很快,信王命人将那些尸体残忍地虐待了一遍,而后把他们悬挂于城中高处,以儆效尤。
这样的雷霆手段,确实震慑了一部分人。
在慕辞面前,温瑾昀和慕竟泫都默契得不提那些糟心事,只想让她安心备嫁。
饭桌上,慕竟泫还安抚慕辞。
“新旧交替,难免会有一段混乱期。
“阿辞,你最近乖乖待在公主府,等着做新娘子就好。
“外面的路,有皇兄给你们铺着呢。

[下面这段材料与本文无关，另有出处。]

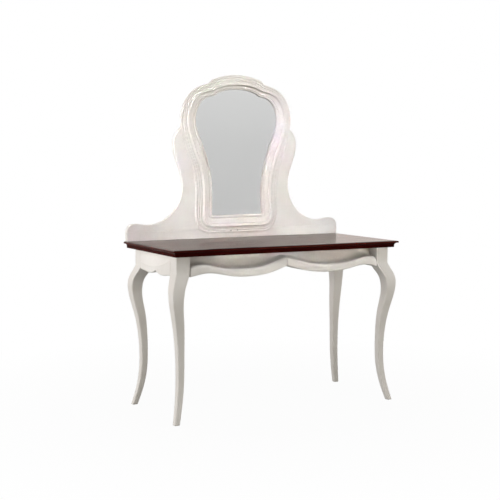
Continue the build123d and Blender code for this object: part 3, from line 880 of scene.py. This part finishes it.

”
慕辞却面色不虞地反问他。
“他们都说皇兄要娶右相之女,皇兄,是真的吗?”
慕竟泫甚是轻松地回答她。
“是真的。阿辞就要有嫂嫂了。”
可这份轻松里,多少有些身不由己的悲哀。
慕辞还想说什么,旁边的温瑾昀忽然面不改色地握住她的手。
待雅间里只剩下他们二人时,慕辞才问温瑾昀。
“信王哥哥非得要娶不喜欢的女人为妻吗?勉强成亲,他们以后都不会开心的啊。”
温瑾昀喃喃道,“总要有所牺牲的。”
信王既然想要夺权,就注定很难娶一个只能给他爱情、却不能助他上位的女人。
而且,右相之女不会是唯一一个。
事实证明,温瑾昀的猜测都成了真。
相比于尚且年少的太子,慕竟泫的其中一个优势就是,能够用婚事拉拢权臣。
他不止在和右相府议亲。
正妃、侧妃、贵妾……这些位置成了慕竟泫与权臣交涉的诱饵。
哪怕慕珏铮知晓他的小动作,也没有正当理由阻止。
总不能让信王不娶妻吧?
慕珏铮能忍,皇后却不能,紧跟着慕竟泫之后,开始给慕珏铮选太子妃。
乾宁宫,母子二人发生了争执。
慕珏铮忍无可忍。
“母后又在胡闹什么,儿臣才十三岁!”
“先成婚,不圆房也没什么,铮儿,你要分得清轻重缓急……”
慕珏铮不听劝,直接拒绝。
“儿臣不愿娶那不喜欢的人!男人的事,为何要把女人牵扯进来!
“这对儿臣和那些女人都不公平!
“靠女人的裙带关系夺权,算什么男人!
“儿臣要堂堂正正!”
皇后又气又急。
“铮儿,你听母后的,母后不会害你!”
慕珏铮已经长得很高,负手而立,器宇轩昂,不容人小觑。
“长幼有序,母后还是先将昭阳皇姐嫁出去再说吧。儿臣绝不会稀里糊涂地娶妻。”
他坚决不肯,皇后也没有办法强逼他。
于是,她就去强逼慕卿卿。
……
次日。
慕卿卿被召进宫。
“什么?十月成婚?不,儿臣不愿!母后,儿臣不要嫁给左聂!”
皇后直接放狠话。
“连你也要违抗母后吗!
“你们既是本宫的孩子,就应该听本宫的话!
“你父皇已经管不了你的事了,你不嫁也得嫁!”
慕卿卿这才意识到,母后这话没有半分商量的余地。